I read it and thought the advice could apply not just to gardens, but to life.

I met Pickens years ago, when his partner Jeff Horton was a Los Angeles school board member. You couldn't know Jeff and not know Larry. They'd been together for almost 25 years and raised two teenage sons.

I heard about the garden from a friend at work, who had encountered it on a neighborhood walk.

Even with directions, it was hard to find. I got lost more than once navigating the narrow, winding streets that climb into the hills of Elysian Heights above Dodger Stadium from the gritty flatlands of Echo Park.
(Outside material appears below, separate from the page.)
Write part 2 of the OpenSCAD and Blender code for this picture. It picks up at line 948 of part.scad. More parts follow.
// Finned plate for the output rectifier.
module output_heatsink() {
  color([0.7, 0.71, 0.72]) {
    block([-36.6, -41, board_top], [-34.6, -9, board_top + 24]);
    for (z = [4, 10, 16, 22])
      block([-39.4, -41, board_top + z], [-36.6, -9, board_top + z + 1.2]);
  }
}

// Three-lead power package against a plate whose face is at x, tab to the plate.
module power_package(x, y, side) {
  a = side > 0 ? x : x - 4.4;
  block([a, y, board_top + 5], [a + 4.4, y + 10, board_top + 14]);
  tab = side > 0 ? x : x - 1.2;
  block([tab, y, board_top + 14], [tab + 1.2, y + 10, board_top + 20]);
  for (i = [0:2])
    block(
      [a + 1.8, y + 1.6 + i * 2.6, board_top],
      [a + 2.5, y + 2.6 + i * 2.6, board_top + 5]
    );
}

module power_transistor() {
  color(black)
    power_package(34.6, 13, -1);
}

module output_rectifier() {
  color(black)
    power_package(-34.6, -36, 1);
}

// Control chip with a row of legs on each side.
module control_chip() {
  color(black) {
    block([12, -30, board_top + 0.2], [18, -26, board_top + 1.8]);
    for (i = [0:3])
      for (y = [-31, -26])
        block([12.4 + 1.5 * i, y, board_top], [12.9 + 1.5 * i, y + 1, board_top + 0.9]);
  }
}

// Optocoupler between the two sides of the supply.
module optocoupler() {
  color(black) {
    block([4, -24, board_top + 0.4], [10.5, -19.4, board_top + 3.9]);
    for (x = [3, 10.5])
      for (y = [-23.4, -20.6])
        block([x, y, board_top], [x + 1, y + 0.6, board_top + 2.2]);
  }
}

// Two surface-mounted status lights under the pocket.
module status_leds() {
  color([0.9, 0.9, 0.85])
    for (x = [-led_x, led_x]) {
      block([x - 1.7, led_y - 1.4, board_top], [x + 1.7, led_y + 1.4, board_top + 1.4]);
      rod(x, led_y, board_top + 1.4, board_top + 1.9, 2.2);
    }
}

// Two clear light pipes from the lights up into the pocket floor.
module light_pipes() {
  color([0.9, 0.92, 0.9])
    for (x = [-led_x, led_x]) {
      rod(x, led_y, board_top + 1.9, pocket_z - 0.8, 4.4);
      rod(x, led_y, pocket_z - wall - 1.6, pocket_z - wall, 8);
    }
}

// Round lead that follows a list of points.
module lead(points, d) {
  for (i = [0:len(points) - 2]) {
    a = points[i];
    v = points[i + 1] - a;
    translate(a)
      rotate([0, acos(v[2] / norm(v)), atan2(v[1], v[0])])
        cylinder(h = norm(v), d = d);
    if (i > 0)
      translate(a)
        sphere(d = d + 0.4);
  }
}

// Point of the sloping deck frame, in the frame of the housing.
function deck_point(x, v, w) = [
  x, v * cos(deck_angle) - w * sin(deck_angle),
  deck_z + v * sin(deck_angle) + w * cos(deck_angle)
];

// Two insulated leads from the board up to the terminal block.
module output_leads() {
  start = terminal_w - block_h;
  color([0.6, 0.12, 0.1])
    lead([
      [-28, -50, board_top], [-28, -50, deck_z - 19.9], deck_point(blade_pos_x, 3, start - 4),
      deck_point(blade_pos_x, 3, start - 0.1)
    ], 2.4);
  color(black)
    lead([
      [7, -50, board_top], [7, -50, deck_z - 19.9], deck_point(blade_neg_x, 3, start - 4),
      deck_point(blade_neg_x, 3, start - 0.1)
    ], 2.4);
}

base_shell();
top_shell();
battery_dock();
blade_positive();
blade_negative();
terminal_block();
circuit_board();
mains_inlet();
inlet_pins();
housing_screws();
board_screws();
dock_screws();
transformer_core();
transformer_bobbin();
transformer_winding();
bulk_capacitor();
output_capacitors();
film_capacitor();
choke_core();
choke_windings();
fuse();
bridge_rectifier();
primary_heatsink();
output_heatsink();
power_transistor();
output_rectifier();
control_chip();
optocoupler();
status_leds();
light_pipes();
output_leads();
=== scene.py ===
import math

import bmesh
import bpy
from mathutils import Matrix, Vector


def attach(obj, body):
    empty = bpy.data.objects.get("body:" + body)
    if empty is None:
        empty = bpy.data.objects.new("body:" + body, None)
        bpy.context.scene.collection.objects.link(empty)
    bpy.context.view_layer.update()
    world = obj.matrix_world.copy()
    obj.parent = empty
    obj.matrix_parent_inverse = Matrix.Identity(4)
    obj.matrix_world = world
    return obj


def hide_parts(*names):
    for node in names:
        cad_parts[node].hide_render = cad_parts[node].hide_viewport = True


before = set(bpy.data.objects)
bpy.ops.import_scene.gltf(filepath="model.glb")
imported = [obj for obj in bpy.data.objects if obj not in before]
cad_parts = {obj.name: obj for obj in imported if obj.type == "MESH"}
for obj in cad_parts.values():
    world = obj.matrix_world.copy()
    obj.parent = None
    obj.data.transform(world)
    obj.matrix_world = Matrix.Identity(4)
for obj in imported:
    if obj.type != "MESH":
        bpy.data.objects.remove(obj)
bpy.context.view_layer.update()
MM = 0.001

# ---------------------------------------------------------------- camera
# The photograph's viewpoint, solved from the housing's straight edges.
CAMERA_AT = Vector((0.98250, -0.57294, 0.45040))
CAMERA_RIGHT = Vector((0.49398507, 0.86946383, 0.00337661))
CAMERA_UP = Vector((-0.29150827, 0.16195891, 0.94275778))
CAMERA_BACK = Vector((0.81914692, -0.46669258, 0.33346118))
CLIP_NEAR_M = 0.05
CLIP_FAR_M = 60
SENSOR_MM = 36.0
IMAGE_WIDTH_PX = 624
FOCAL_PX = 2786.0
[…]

How do people live here, I wondered? No frontyards, no place to park, crowded streets with no sidewalks.

I got my answer when I crested Lemoyne and the songs of birds drowned out every other noise. The cool breeze, the tall trees, a view that locals told me extends from the Rose Bowl to Catalina when the air is clear . . . How could I not know about this?

But I was disappointed when I realized a bare, weedy patch was the celebrated plot. In a neighborhood of artists -- where plastic pink flamingos decorate a frontyard tree and a garish orange duplex stands across the street -- I expected something with a bit more personality.

I would have appreciated it more if I'd seen it in March, bursting with the golden orange blooms of California poppies. Or a few years earlier, when it was a just a dusty repository for trash.